▶ **Set exercise**:
Of the material below, the lines to be retyped are those from the line containing "Turn this picture" through the line containing "import math", inclusive; reproduce them exactly.

— START Dataset entries —

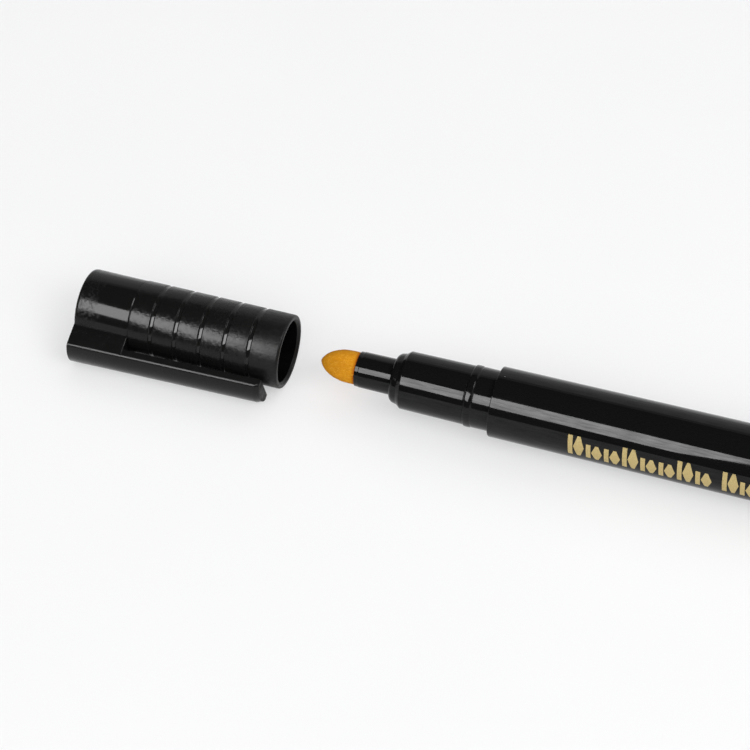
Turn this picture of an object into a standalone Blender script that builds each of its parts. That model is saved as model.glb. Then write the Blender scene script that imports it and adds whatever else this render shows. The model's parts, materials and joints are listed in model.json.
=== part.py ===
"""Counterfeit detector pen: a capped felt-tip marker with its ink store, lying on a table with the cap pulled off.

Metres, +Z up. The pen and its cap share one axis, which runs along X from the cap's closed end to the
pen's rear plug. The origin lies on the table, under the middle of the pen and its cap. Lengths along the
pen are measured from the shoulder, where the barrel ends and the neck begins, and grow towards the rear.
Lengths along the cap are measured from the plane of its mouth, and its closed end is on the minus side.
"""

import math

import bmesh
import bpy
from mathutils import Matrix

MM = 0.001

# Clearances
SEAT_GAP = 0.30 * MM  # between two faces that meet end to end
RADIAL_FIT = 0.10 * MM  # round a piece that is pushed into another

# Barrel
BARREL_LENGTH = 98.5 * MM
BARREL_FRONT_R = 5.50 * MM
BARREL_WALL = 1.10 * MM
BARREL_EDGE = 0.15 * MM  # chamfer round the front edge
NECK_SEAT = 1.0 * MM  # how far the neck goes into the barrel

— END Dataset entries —
— START Dataset entries —

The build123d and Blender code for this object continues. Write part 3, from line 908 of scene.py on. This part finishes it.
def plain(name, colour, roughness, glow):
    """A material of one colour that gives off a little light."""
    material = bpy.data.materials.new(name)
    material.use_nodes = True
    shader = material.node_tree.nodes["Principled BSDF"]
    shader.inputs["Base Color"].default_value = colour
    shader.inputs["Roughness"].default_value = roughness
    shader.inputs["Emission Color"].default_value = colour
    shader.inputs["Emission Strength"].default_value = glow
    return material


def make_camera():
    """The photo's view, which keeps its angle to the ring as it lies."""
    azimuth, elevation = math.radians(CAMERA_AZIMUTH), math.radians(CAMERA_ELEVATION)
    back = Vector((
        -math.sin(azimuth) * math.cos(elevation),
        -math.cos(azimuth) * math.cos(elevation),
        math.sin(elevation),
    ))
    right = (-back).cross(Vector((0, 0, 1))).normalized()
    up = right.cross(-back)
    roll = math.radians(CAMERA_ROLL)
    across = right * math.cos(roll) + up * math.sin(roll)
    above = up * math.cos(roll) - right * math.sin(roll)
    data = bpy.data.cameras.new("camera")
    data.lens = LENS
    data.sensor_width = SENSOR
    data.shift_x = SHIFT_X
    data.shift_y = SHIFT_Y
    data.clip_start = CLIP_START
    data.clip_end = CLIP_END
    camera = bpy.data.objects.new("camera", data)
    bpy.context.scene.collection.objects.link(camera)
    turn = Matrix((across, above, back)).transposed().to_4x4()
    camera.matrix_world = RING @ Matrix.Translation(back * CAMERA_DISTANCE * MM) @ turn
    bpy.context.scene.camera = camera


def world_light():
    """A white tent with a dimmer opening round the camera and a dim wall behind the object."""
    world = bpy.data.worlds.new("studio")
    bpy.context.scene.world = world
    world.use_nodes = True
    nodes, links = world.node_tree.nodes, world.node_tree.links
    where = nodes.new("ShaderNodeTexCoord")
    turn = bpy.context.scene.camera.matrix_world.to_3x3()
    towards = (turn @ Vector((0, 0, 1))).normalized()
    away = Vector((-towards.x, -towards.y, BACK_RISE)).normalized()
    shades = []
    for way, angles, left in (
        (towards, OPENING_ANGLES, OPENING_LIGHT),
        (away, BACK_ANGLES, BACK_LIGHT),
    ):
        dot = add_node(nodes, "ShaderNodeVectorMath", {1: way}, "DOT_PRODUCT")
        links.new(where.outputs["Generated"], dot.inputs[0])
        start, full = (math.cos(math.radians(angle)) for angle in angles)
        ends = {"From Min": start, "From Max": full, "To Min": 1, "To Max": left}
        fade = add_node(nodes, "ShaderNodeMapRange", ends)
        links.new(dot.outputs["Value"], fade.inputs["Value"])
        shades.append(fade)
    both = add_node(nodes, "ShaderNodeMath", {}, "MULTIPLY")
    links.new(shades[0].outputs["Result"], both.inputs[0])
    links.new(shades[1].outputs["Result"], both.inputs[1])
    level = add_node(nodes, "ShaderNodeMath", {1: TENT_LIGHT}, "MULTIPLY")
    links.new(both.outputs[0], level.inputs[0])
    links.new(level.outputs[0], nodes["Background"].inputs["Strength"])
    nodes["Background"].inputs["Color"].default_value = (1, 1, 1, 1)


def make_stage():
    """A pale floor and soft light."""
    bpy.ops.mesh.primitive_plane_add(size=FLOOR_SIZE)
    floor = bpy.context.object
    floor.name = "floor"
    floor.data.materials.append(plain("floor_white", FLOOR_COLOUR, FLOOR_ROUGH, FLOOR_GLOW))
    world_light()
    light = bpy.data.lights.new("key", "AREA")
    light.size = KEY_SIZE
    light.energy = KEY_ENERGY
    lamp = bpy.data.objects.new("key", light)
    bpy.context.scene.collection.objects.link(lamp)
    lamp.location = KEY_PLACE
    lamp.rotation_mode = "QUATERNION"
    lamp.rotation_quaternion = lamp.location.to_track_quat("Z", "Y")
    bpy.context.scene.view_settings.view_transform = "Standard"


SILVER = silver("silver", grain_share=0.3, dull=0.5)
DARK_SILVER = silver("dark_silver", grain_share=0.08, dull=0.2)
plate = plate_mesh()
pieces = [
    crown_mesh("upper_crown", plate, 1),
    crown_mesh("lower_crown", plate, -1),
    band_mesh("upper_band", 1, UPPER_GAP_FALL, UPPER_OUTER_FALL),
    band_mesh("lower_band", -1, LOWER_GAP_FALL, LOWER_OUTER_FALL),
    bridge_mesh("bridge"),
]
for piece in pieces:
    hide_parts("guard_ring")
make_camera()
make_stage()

— END Dataset entries —

▶ **Answer for the task**:
Turn this picture of an object into a standalone Blender script that builds each of its parts. That model is saved as model.glb. Then write the Blender scene script that imports it and adds whatever else this render shows. The model's parts, materials and joints are listed in model.json.
=== part.py ===
"""Counterfeit detector pen: a capped felt-tip marker with its ink store, lying on a table with the cap pulled off.

Metres, +Z up. The pen and its cap share one axis, which runs along X from the cap's closed end to the
pen's rear plug. The origin lies on the table, under the middle of the pen and its cap. Lengths along the
pen are measured from the shoulder, where the barrel ends and the neck begins, and grow towards the rear.
Lengths along the cap are measured from the plane of its mouth, and its closed end is on the minus side.
"""

import math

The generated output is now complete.